Clay Travis in a Bod Pod. (Provided to CBSSports.com)  
Clay Travis in a Bod Pod. (Provided to CBSSports.com)  
The Bod Pod replaces the prior method of using calipers to pinch the fat off your arms, waists, and wherever else your sexual offense in-waiting gym teacher wanted to pinch you. Do you guys remember this? How you'd spend an entire gym class one day sitting around in your gym uniforms waiting for a teacher to pinch you with a caliper and do a body fat reading. Isn't the fact that this ever happened really weird? Although it pales in comparison to my father-in-law's stories about gym class swimming lessons in Michigan in the 1950's. It was an all-male class and every boy took the swim class naked. This is completely true. If this happened today the school system would go bankrupt and someone would go to prison for life. So when you think about it calipers weren't that bad.

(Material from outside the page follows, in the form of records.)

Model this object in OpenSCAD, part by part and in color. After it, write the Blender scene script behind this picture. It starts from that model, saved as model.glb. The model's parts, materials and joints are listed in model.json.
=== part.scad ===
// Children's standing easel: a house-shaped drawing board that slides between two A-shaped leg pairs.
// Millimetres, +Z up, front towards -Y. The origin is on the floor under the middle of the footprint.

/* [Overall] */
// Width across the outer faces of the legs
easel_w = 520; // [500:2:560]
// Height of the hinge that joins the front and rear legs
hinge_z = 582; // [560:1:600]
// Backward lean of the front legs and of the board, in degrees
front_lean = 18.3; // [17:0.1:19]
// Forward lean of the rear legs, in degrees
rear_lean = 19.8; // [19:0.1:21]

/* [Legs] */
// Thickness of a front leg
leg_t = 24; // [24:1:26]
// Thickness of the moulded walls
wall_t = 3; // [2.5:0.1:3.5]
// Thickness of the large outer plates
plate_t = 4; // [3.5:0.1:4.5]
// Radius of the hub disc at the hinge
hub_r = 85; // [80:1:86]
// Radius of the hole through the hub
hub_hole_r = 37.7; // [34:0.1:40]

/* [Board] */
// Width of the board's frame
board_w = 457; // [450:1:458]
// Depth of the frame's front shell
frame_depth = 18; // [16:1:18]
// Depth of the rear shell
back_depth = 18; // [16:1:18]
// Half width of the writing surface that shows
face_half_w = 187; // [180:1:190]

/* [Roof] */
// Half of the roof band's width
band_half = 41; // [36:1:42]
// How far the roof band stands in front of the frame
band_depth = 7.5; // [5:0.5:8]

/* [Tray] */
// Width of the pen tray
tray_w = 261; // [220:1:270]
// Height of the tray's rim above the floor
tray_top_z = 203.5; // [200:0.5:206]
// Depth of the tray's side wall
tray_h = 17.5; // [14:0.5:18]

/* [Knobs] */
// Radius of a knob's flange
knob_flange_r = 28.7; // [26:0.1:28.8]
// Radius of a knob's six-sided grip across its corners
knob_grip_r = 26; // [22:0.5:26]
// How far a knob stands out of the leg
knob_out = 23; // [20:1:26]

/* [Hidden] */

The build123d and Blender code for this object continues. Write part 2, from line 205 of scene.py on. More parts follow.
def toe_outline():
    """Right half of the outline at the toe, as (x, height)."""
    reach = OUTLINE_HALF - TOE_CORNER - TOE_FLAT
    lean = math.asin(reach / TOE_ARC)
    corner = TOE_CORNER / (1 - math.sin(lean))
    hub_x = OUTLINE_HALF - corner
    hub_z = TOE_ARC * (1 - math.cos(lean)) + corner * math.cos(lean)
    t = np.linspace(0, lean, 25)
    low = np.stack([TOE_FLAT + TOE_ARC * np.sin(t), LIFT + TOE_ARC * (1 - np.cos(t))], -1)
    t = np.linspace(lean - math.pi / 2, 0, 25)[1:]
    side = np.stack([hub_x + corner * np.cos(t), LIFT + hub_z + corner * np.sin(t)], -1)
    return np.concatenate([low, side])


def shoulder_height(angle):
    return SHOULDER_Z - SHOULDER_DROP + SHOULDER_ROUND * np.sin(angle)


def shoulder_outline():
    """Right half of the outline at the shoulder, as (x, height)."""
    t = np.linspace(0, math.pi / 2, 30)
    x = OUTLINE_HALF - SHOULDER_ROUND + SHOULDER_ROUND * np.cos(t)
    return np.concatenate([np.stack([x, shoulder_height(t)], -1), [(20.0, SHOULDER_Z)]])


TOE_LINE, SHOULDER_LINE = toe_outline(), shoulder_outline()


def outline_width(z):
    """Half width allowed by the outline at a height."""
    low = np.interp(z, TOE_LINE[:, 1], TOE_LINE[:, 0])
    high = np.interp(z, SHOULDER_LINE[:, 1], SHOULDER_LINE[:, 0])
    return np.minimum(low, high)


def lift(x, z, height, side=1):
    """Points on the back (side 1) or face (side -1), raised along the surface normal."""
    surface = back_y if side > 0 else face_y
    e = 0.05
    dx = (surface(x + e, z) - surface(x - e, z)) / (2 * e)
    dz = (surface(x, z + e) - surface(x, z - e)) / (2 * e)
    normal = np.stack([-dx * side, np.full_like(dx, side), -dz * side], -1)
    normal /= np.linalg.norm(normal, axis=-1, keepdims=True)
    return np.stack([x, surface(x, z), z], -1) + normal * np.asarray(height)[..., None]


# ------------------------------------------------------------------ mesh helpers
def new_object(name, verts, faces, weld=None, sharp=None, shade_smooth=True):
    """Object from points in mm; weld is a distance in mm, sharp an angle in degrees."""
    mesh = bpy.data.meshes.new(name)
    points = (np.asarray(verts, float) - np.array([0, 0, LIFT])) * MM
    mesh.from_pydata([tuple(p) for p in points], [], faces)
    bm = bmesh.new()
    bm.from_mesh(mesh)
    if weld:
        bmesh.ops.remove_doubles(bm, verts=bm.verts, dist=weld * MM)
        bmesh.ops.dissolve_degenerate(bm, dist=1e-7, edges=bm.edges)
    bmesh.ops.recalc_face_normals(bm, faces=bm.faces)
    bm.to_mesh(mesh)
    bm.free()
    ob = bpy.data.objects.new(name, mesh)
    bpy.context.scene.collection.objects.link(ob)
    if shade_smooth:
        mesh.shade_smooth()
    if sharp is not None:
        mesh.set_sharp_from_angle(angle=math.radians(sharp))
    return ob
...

But it's still surprising that they were using calipers at the NFL Combine up until three years ago. This is the technological equivalent of taking down 40 times with sundials. So the bodpod is like the Stealth Bomber of fat body analysis. Especially because calipers have an eight percent margin for error and the Bod Pod has only a one percent margin of error when it comes to body fat percentages. (Raise your hand if you clicked on the column expecting to hear so much about calipers. Or naked boys swimming in Michigan gym class.)

Anyway, I decided to do some reporting on the Bod Pod. By reporting, I mean I took off my shirt and asked to be photographed inside the machine. These machines cost $42,000 a year and at least 13 NFL teams utilize them at their training facilities because it better enables them to track how the body types of their players are evolving. I stood in line behind someone who was talking to a salesperson about buying one for what seemed like a half hour. Then the president and COO of the company, Alex Urlando, arrived and asked if he could help me.

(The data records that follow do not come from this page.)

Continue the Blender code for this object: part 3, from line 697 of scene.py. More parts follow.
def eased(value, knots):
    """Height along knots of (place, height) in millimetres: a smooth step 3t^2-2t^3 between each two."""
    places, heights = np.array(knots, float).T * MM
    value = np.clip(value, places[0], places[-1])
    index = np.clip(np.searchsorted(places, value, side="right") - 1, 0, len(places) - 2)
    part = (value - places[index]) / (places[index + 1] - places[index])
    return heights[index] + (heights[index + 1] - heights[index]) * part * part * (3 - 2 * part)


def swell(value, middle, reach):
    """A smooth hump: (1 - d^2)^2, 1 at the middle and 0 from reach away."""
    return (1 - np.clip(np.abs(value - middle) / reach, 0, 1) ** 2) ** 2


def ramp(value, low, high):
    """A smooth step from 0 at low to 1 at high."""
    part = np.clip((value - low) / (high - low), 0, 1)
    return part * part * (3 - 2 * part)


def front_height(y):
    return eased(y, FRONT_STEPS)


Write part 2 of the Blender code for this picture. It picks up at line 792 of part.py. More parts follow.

I told him I wanted a topless photograph inside his machine. And he didn't even blink. It was like he was expecting me to tell him that I wanted him to photograph me topless. Which, to be honest, was a little intimidating. So I decided to interview him before I went topless. After all, I'm not easy.

Turns out the Bod Pod was a bit controversial because the NFL Network's Thursday broadcasts featured too many players shirtless as they were being tested. So the NFL complained and after that the players were required to wear a shirt while footage was being taken. Typically the tests are run with individuals wearing only compression shorts and a swim cap. Urlando explained that in 2007 they tested every player at the NFL Combine and found that 20 of the 24 members of the NFL All-Rookie Team were at or below 2007 NFL Combine body fat percentages for their positions. And that those remaining four players were within one percent of the body fat percentages of their average positions. For instance, in 2007 wide receivers at the NFL Combine had the lowest average body fat percentages at 8.9 percent.

But the range for players was from 4-16.1 percent. Defensive backs were the next lowest percentage followed by running backs, linebackers, and quarterbacks. No real surprises there. Offensive and defensive linemen were the fattest. But here's the deal, the range on these players body fat percentages were huge. The fittest offensive lineman at the 2007 NFL combine was 18.6 percent body fat and the fattest was 36.6 percent. The average was 24.7. Defensive linemen ranged from 10.9 to 31.5 with an average of 20.4 percent body fat. The Bod Pod allows teams to assess the make-up of potential draftees' bodies in a way that they have heretofore not been able to. Ergo two linemen who each weigh 325 pounds can have nothing in common when it comes to their body structure or relative health.

What this all means to Urlando is that players who are in better condition are more likely to be capable of withstanding the rigors of an NFL season. Given how fine the line is in the NFL between success and failure, injury and health, anything that can give one team a competitive advantage over another is going to be embraced. Which makes perfect sense. But without a reliable method of body composition analysis, comparing body composition could be difficult (witness the eight percent error rate for calipers). The Bod Pod changes that.

Plus it only takes five minutes to complete the test and requires only three hours training to get someone comfortable using the machine. Meaning that in future NFL Draft analysis it's likely you're going to start hearing these body fat percentages bandied around like you hear bench press and 40 times discussed now. Meaning all of you currently reading this column are on the cutting edge of NFL Draft knowledge. All thanks to me deciding to go topless. Enjoy the topless photo. Consider this a late Easter present. And no matter what, I hope we can still be friends afterwards.